Data section:

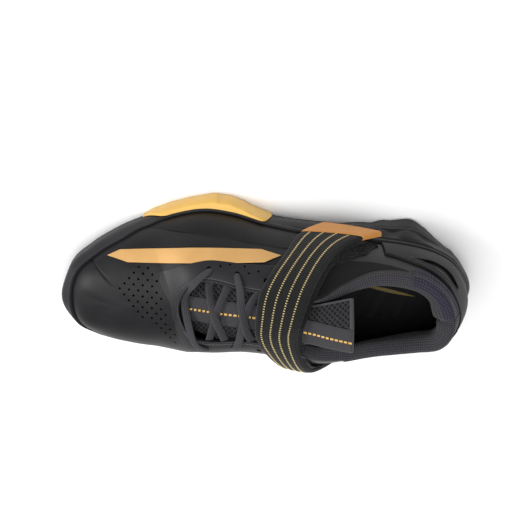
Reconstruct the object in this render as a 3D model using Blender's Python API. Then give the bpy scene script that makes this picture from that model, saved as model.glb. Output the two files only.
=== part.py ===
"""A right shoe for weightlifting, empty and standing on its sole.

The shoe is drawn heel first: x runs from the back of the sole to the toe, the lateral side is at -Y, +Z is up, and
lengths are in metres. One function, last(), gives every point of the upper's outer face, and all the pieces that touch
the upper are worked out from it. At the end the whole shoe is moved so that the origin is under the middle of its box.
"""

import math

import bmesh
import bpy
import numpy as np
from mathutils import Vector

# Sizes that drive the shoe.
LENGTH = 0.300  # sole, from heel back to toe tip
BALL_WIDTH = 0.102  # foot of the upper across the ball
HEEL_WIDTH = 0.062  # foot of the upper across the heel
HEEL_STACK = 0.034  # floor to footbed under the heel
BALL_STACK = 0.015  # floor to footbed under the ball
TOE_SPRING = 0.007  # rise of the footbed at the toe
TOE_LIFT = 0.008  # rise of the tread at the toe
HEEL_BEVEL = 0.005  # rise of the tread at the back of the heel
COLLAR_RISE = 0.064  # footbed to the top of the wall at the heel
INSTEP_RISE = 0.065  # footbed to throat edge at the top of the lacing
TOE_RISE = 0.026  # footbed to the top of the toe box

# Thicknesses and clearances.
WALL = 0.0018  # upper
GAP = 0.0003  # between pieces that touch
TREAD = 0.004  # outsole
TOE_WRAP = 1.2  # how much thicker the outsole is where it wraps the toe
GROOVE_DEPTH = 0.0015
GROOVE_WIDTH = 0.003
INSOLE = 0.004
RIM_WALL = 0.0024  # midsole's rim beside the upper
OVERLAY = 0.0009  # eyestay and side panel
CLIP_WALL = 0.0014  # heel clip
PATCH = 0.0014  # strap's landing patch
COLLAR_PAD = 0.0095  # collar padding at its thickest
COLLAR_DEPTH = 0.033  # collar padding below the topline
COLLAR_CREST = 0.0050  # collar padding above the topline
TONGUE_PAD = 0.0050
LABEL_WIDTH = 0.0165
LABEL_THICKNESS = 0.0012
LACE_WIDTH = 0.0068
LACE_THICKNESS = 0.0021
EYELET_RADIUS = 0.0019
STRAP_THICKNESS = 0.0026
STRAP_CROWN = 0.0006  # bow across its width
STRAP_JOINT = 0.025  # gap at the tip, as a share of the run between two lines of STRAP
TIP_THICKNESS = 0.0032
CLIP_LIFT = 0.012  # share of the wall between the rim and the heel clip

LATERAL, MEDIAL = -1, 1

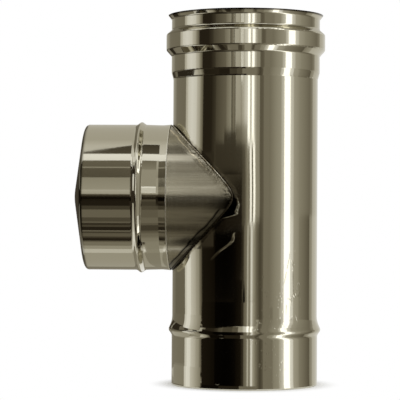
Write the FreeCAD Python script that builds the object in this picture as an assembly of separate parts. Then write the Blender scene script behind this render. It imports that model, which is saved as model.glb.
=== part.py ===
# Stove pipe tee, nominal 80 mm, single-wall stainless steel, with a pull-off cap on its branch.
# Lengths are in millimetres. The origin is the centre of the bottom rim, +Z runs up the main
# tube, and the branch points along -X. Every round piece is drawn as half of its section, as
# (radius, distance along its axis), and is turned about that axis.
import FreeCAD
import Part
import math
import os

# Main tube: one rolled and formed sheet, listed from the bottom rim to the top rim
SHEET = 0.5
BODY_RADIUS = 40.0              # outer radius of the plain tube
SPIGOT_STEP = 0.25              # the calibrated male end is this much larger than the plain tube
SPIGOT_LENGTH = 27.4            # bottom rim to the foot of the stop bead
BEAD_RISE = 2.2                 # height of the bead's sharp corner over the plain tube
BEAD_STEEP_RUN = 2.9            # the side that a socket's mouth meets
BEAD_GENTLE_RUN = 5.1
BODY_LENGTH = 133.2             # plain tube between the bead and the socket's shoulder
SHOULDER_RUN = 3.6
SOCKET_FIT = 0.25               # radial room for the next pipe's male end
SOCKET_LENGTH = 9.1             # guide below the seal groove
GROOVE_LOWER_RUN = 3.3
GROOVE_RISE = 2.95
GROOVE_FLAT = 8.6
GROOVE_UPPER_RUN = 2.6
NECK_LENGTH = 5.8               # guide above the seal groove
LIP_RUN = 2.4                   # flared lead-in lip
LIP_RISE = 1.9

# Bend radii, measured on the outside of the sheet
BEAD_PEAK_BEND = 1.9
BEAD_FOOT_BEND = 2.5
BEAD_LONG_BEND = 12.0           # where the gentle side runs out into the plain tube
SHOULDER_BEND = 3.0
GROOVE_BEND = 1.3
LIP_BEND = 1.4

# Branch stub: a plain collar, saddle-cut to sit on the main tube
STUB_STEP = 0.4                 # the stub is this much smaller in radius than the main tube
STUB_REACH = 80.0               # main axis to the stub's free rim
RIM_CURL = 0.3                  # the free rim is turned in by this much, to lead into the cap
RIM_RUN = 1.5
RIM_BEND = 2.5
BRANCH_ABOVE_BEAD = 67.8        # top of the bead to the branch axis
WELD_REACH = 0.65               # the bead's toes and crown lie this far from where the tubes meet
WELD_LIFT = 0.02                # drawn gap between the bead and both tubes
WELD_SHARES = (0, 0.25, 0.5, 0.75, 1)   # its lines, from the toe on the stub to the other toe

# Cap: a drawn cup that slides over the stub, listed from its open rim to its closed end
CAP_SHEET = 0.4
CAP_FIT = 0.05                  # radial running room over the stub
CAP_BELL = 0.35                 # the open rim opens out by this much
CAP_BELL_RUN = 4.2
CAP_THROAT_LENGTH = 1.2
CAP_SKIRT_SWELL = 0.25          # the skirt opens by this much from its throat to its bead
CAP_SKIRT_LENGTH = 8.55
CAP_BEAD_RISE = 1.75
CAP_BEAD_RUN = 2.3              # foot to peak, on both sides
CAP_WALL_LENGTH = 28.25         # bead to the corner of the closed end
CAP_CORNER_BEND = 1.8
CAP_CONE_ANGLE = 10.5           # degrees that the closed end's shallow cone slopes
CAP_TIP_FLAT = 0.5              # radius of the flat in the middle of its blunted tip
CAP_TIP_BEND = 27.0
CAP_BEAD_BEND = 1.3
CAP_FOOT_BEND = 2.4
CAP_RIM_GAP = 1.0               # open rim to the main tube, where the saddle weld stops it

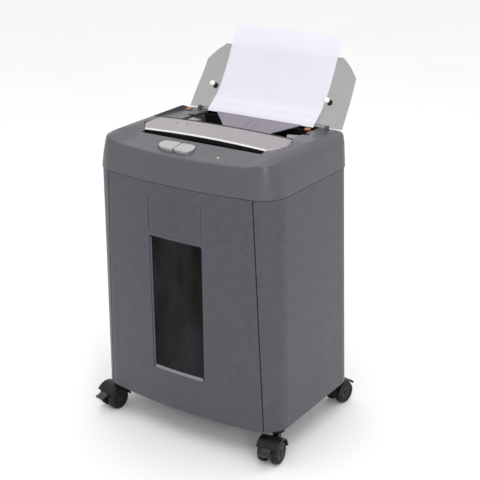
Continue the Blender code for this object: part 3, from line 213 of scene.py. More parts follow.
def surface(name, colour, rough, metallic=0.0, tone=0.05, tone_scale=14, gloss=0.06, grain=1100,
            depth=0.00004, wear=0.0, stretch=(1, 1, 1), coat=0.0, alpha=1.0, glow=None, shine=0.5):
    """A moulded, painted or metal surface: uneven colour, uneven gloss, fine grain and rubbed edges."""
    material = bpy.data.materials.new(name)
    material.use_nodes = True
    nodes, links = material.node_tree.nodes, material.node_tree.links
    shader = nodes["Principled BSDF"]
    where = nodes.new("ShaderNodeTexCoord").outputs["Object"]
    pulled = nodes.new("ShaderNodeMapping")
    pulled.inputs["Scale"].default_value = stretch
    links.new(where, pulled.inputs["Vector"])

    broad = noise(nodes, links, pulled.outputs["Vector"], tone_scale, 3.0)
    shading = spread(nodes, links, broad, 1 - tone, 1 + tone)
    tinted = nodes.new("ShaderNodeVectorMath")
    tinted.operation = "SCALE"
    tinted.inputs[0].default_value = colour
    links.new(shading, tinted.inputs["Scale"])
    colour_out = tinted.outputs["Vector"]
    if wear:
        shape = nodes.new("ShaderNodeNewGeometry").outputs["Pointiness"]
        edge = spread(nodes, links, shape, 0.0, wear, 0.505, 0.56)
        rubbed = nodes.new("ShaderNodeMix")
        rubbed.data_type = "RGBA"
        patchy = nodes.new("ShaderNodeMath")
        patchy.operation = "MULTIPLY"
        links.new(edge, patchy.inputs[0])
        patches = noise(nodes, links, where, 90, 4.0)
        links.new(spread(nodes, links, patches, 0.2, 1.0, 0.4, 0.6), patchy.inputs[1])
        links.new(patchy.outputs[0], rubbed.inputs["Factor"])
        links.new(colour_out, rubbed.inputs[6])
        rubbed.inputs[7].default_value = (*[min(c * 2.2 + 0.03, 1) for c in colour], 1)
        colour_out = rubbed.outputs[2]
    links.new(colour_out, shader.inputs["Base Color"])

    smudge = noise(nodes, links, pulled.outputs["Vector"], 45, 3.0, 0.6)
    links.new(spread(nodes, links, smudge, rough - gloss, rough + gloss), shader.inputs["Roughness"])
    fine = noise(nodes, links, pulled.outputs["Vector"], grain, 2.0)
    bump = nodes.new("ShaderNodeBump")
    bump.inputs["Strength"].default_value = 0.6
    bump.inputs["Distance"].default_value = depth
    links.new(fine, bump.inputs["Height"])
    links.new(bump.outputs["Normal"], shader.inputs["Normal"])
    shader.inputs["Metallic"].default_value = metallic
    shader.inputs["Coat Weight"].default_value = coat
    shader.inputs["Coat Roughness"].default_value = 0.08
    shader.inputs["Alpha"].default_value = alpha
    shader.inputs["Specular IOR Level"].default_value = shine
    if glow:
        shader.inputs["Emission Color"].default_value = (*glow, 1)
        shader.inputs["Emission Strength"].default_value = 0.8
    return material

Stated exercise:
Quote the data above verbatim from its first line to the line that includes "TOE_RISE = 0.026", with both boundary lines retained.

Answer to this task:
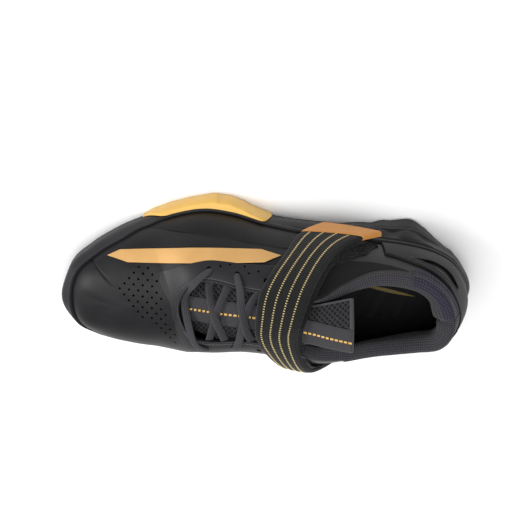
Reconstruct the object in this render as a 3D model using Blender's Python API. Then give the bpy scene script that makes this picture from that model, saved as model.glb. Output the two files only.
=== part.py ===
"""A right shoe for weightlifting, empty and standing on its sole.

The shoe is drawn heel first: x runs from the back of the sole to the toe, the lateral side is at -Y, +Z is up, and
lengths are in metres. One function, last(), gives every point of the upper's outer face, and all the pieces that touch
the upper are worked out from it. At the end the whole shoe is moved so that the origin is under the middle of its box.
"""

import math

import bmesh
import bpy
import numpy as np
from mathutils import Vector

# Sizes that drive the shoe.
LENGTH = 0.300  # sole, from heel back to toe tip
BALL_WIDTH = 0.102  # foot of the upper across the ball
HEEL_WIDTH = 0.062  # foot of the upper across the heel
HEEL_STACK = 0.034  # floor to footbed under the heel
BALL_STACK = 0.015  # floor to footbed under the ball
TOE_SPRING = 0.007  # rise of the footbed at the toe
TOE_LIFT = 0.008  # rise of the tread at the toe
HEEL_BEVEL = 0.005  # rise of the tread at the back of the heel
COLLAR_RISE = 0.064  # footbed to the top of the wall at the heel
INSTEP_RISE = 0.065  # footbed to throat edge at the top of the lacing
TOE_RISE = 0.026  # footbed to the top of the toe box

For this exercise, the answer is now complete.